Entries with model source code
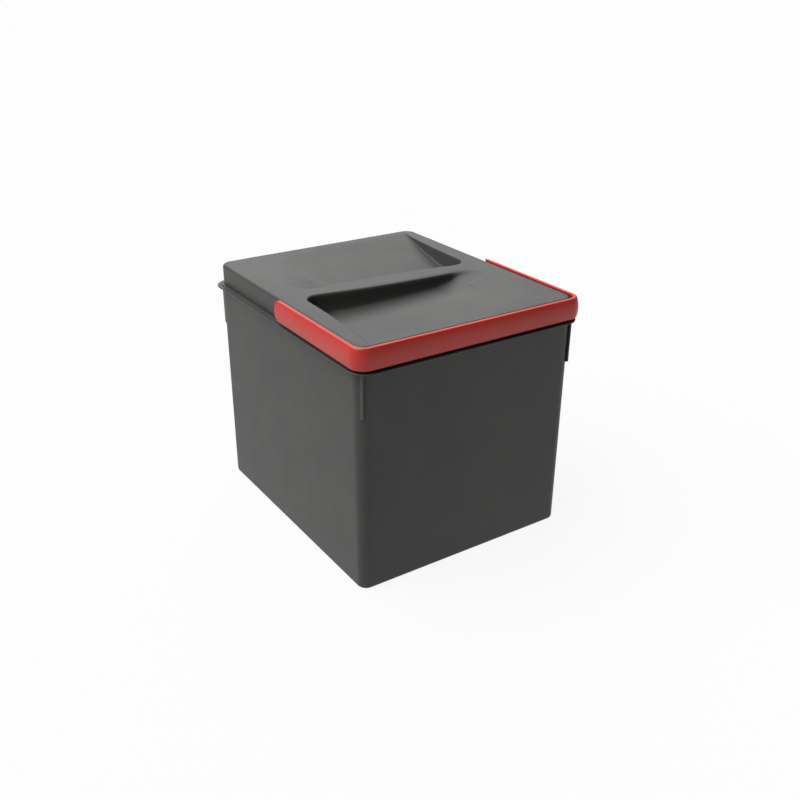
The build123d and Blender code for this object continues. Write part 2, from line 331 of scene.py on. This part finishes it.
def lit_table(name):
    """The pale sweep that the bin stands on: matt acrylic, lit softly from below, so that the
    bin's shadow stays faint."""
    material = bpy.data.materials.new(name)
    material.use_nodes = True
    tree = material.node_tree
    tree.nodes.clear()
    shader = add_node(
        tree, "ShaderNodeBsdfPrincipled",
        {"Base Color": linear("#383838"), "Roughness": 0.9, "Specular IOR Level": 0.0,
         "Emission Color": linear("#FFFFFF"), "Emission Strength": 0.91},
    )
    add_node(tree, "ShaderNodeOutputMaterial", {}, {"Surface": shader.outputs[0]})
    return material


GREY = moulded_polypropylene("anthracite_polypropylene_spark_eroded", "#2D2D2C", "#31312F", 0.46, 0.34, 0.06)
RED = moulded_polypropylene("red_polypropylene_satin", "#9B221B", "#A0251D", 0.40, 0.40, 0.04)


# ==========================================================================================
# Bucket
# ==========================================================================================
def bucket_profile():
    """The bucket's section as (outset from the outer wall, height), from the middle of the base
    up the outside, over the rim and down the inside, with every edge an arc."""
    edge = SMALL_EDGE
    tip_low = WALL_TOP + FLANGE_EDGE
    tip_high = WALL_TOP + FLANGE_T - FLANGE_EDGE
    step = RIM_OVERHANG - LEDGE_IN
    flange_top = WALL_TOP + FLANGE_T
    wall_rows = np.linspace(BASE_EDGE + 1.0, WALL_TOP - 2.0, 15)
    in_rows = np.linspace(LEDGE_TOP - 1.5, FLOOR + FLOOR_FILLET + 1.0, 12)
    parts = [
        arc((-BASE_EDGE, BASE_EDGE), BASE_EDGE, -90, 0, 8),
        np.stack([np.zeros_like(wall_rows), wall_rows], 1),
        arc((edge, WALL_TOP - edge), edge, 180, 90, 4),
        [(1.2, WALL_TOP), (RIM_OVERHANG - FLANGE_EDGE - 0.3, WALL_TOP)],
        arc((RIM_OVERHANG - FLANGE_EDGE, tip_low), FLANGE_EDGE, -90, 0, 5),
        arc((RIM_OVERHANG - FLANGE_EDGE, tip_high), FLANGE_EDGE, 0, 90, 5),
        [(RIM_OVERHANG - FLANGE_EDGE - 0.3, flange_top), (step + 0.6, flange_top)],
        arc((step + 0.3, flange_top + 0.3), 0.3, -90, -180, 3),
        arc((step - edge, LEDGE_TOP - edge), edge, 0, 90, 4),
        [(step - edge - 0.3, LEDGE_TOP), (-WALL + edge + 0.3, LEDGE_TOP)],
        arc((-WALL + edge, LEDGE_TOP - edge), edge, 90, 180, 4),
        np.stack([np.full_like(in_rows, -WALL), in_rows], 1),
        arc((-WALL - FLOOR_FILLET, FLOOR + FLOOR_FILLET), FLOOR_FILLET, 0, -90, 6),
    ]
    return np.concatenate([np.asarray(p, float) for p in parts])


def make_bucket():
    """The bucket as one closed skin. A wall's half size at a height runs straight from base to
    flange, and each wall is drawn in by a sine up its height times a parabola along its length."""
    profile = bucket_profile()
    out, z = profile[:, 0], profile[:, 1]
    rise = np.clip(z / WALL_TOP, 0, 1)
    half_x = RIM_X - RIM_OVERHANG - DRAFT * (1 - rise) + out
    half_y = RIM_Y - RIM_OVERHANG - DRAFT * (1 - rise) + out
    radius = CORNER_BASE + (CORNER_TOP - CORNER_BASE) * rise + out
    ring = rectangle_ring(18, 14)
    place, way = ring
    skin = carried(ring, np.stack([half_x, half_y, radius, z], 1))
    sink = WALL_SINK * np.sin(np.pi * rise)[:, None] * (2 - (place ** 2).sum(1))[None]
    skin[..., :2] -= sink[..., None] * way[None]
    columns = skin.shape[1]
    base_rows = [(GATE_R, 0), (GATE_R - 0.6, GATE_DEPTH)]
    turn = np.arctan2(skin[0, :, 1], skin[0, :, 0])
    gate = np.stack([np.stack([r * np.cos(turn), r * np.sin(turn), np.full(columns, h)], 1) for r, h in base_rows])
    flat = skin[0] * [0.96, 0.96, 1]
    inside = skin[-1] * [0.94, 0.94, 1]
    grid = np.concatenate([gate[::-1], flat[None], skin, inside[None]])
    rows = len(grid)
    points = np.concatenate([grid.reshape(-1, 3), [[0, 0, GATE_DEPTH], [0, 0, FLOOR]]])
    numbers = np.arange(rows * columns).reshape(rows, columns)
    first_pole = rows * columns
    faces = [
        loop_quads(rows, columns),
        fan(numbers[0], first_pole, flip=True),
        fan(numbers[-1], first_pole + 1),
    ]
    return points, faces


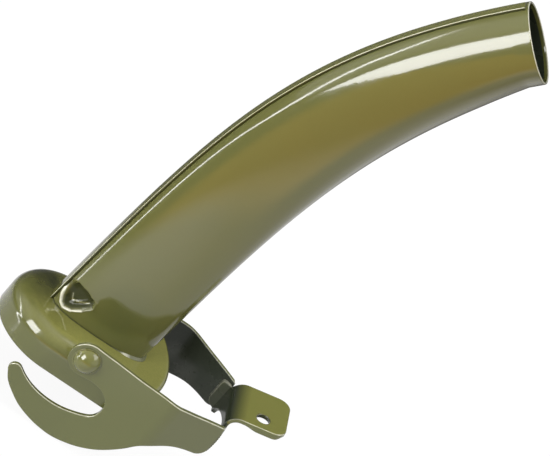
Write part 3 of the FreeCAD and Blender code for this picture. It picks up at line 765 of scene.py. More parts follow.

# BRIEF
The entries above should be repeated exactly, every one of them.

# THE ANSWER
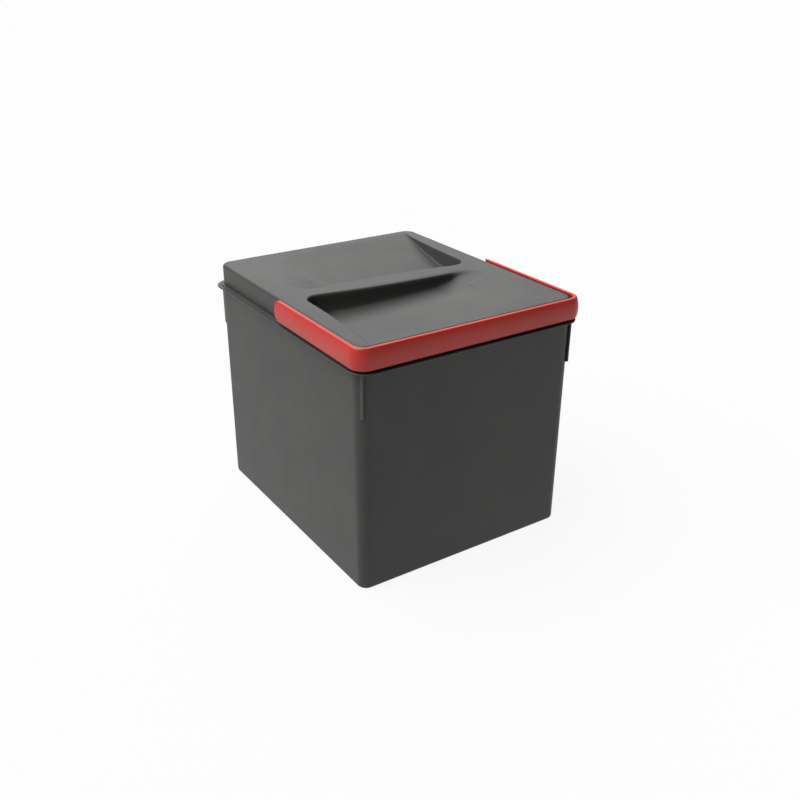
The build123d and Blender code for this object continues. Write part 2, from line 331 of scene.py on. This part finishes it.
def lit_table(name):
    """The pale sweep that the bin stands on: matt acrylic, lit softly from below, so that the
    bin's shadow stays faint."""
    material = bpy.data.materials.new(name)
    material.use_nodes = True
    tree = material.node_tree
    tree.nodes.clear()
    shader = add_node(
        tree, "ShaderNodeBsdfPrincipled",
        {"Base Color": linear("#383838"), "Roughness": 0.9, "Specular IOR Level": 0.0,
         "Emission Color": linear("#FFFFFF"), "Emission Strength": 0.91},
    )
    add_node(tree, "ShaderNodeOutputMaterial", {}, {"Surface": shader.outputs[0]})
    return material


GREY = moulded_polypropylene("anthracite_polypropylene_spark_eroded", "#2D2D2C", "#31312F", 0.46, 0.34, 0.06)
RED = moulded_polypropylene("red_polypropylene_satin", "#9B221B", "#A0251D", 0.40, 0.40, 0.04)


# ==========================================================================================
# Bucket
# ==========================================================================================
def bucket_profile():
    """The bucket's section as (outset from the outer wall, height), from the middle of the base
    up the outside, over the rim and down the inside, with every edge an arc."""
    edge = SMALL_EDGE
    tip_low = WALL_TOP + FLANGE_EDGE
    tip_high = WALL_TOP + FLANGE_T - FLANGE_EDGE
    step = RIM_OVERHANG - LEDGE_IN
    flange_top = WALL_TOP + FLANGE_T
    wall_rows = np.linspace(BASE_EDGE + 1.0, WALL_TOP - 2.0, 15)
    in_rows = np.linspace(LEDGE_TOP - 1.5, FLOOR + FLOOR_FILLET + 1.0, 12)
    parts = [
        arc((-BASE_EDGE, BASE_EDGE), BASE_EDGE, -90, 0, 8),
        np.stack([np.zeros_like(wall_rows), wall_rows], 1),
        arc((edge, WALL_TOP - edge), edge, 180, 90, 4),
        [(1.2, WALL_TOP), (RIM_OVERHANG - FLANGE_EDGE - 0.3, WALL_TOP)],
        arc((RIM_OVERHANG - FLANGE_EDGE, tip_low), FLANGE_EDGE, -90, 0, 5),
        arc((RIM_OVERHANG - FLANGE_EDGE, tip_high), FLANGE_EDGE, 0, 90, 5),
        [(RIM_OVERHANG - FLANGE_EDGE - 0.3, flange_top), (step + 0.6, flange_top)],
        arc((step + 0.3, flange_top + 0.3), 0.3, -90, -180, 3),
        arc((step - edge, LEDGE_TOP - edge), edge, 0, 90, 4),
        [(step - edge - 0.3, LEDGE_TOP), (-WALL + edge + 0.3, LEDGE_TOP)],
        arc((-WALL + edge, LEDGE_TOP - edge), edge, 90, 180, 4),
        np.stack([np.full_like(in_rows, -WALL), in_rows], 1),
        arc((-WALL - FLOOR_FILLET, FLOOR + FLOOR_FILLET), FLOOR_FILLET, 0, -90, 6),
    ]
    return np.concatenate([np.asarray(p, float) for p in parts])


def make_bucket():
    """The bucket as one closed skin. A wall's half size at a height runs straight from base to
    flange, and each wall is drawn in by a sine up its height times a parabola along its length."""
    profile = bucket_profile()
    out, z = profile[:, 0], profile[:, 1]
    rise = np.clip(z / WALL_TOP, 0, 1)
    half_x = RIM_X - RIM_OVERHANG - DRAFT * (1 - rise) + out
    half_y = RIM_Y - RIM_OVERHANG - DRAFT * (1 - rise) + out
    radius = CORNER_BASE + (CORNER_TOP - CORNER_BASE) * rise + out
    ring = rectangle_ring(18, 14)
    place, way = ring
    skin = carried(ring, np.stack([half_x, half_y, radius, z], 1))
    sink = WALL_SINK * np.sin(np.pi * rise)[:, None] * (2 - (place ** 2).sum(1))[None]
    skin[..., :2] -= sink[..., None] * way[None]
    columns = skin.shape[1]
    base_rows = [(GATE_R, 0), (GATE_R - 0.6, GATE_DEPTH)]
    turn = np.arctan2(skin[0, :, 1], skin[0, :, 0])
    gate = np.stack([np.stack([r * np.cos(turn), r * np.sin(turn), np.full(columns, h)], 1) for r, h in base_rows])
    flat = skin[0] * [0.96, 0.96, 1]
    inside = skin[-1] * [0.94, 0.94, 1]
    grid = np.concatenate([gate[::-1], flat[None], skin, inside[None]])
    rows = len(grid)
    points = np.concatenate([grid.reshape(-1, 3), [[0, 0, GATE_DEPTH], [0, 0, FLOOR]]])
    numbers = np.arange(rows * columns).reshape(rows, columns)
    first_pole = rows * columns
    faces = [
        loop_quads(rows, columns),
        fan(numbers[0], first_pole, flip=True),
        fan(numbers[-1], first_pole + 1),
    ]
    return points, faces


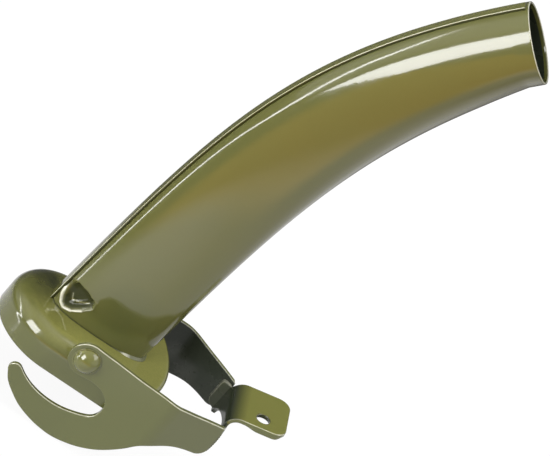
Write part 3 of the FreeCAD and Blender code for this picture. It picks up at line 765 of scene.py. More parts follow.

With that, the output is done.